The first suggestion is to use a wrist splint. Unlike the Mayo Clinic, however, Johns Hopkins does not limit this suggestion to nighttime use. Instead, the suggestion is a general one, as splints keep the wrist in a static position and can reduce pressure on the nerves through the area.
Johns Hopkins also recommends that anyone experiencing carpal tunnel issues should make changes to their workspace. This can include changing to an ergonomic keyboard or other similar ergonomic changes. Mayo Clinic states that common ergonomic recommendations include moving the monitor to be directly at eye level and an arm’s length away, adjusting the chair so that a person’s hips are in line with their knees, and raising the chair high enough that hands and wrists are either even with or below the elbows.
Strengthening the wrist
Johns Hopkins‘ final lifestyle recommendation is to strengthen the muscles of the wrist using a variety of exercises. Their website does not outline which exercises to use, but they do say that these strengthening movements may be arranged by a physical therapist.

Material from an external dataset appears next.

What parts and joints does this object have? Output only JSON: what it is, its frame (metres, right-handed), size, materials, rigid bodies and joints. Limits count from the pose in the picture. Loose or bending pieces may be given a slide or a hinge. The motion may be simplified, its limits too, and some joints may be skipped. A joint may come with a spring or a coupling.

Mentions of strengthening exercises may call to mind hand weights or cable weight machines. But the American Academy of Orthopaedic Surgeons suggests a different approach when it comes to the wrist. Rather than using weight, their recommendations largely focus on stretching the muscles in the area. The Academy offers a printout of several effective stretches, but they caution against using them without speaking to a medical provider beforehand.
Yale Medicine labels carpal tunnel as the "most common nerve complaint in the U.S." But that does not mean that it is unavoidable — or that, once developed, it cannot be managed. Lifestyle changes, moderate pain management options, and regular breaks can often reduce the impact flare-ups have on people living with carpal tunnel.